Nor is the approval of a management transfer without the preparation of an environmental impact statement, he added. The National Environmental Policy Act requires an EIS for “all major federal actions that affect the quality of the human environment.”
In addition, NEPA “guarantees that the relevant information will be made available to the larger audience.”
“Mr. Hoffman is skipping several steps in the NEPA process,” said Jennifer Reed, a spokeswoman at PEER’s national headquarters. “He’s not following the law.”
It’s just not right to negotiate such a precedent-setting change behind closed doors, added Hocutt, himself a former refuge manager, now PEER’s refuge keeper. The public needs a chance to review the proposal, he said, and an “explanation of how Interior will ensure the protection of the wildlife and other public resources within its custody.”
“Secretary Norton and her deputy seem far more concerned with removing federal employees from the payroll than they are with actually helping to promote tribal self-sufficiency,” Hocutt said.
“The precedent set at the National Bison Range has deep implications for the entire NWRS,” he said.

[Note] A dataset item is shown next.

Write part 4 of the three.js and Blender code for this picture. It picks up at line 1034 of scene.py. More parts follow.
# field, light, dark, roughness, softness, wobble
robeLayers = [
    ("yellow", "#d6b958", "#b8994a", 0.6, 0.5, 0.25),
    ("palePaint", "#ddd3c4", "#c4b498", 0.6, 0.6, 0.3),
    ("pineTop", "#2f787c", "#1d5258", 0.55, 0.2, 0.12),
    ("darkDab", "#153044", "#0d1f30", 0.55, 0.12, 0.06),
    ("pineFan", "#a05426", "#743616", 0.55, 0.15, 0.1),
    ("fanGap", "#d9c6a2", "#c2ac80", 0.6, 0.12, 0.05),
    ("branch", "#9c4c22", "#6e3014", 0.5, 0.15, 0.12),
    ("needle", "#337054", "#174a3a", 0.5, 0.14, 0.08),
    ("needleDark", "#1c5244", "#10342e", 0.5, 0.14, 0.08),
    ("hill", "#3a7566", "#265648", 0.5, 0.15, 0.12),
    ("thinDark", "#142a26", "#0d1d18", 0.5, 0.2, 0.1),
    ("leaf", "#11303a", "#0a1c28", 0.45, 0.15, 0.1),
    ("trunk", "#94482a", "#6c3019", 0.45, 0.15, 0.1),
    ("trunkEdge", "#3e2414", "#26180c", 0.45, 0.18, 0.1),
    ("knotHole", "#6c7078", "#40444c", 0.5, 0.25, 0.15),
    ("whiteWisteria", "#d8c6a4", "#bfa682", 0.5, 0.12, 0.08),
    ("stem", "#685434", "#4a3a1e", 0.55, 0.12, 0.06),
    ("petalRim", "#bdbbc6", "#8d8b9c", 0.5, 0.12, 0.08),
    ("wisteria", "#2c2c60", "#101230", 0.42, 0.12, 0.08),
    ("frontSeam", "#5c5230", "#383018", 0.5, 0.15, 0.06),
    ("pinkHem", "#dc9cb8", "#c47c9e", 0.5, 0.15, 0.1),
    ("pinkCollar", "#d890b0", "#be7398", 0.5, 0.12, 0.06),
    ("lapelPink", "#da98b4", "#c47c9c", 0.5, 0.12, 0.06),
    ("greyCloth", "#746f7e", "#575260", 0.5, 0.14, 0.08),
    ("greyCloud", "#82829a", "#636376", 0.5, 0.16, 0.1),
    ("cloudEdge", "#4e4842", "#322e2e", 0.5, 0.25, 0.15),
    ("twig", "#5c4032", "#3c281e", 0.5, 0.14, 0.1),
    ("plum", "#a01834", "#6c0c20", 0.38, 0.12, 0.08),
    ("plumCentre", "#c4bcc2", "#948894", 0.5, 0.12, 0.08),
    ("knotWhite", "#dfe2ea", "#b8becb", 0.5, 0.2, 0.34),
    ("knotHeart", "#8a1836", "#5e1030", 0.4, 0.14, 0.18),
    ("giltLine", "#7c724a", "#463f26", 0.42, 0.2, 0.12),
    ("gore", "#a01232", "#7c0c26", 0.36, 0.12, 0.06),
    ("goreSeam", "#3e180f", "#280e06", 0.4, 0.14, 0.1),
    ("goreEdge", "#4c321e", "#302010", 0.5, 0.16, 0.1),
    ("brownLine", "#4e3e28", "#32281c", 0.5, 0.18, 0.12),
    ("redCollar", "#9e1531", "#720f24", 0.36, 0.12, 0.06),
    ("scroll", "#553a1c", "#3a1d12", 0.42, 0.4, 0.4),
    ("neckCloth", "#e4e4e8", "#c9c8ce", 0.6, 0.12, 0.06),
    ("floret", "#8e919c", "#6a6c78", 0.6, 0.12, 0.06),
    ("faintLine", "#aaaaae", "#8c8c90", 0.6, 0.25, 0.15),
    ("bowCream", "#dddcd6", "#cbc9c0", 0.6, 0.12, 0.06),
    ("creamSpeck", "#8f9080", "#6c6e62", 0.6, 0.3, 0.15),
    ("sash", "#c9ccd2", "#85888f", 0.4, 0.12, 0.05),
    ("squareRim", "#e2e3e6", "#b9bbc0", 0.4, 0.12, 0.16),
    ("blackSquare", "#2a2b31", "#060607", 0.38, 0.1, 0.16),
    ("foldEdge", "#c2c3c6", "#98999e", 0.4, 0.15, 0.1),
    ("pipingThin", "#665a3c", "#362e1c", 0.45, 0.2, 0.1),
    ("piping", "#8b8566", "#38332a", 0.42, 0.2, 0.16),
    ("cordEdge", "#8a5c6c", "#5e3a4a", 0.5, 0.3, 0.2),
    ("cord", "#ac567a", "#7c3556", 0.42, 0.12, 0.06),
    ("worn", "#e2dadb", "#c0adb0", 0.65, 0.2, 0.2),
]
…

To parcel out management of one and then another and another national wildlife refuge would eventually “diminish much of what makes the national wildlife refuge system a system.”
“Also left unaddressed are the impacts upon the hundreds of local refuge staff across the United States – families that have been the glue that holds these programs together, year after year, as managers come and go,” Hocutt said. “It now looks as if scarce federal refuge dollars will be given to tribes to hire contractors to fulfill the tasks that are currently being expertly administered by federal employees.”
“PEER recognizes that many tribal governments have skilled natural resources staff and a commitment to resource conservation,” the group said in its letter to Norton. “Our concern is not with tribal governments, but with a proposal that divests the federal government of its interest and oversight of federal lands."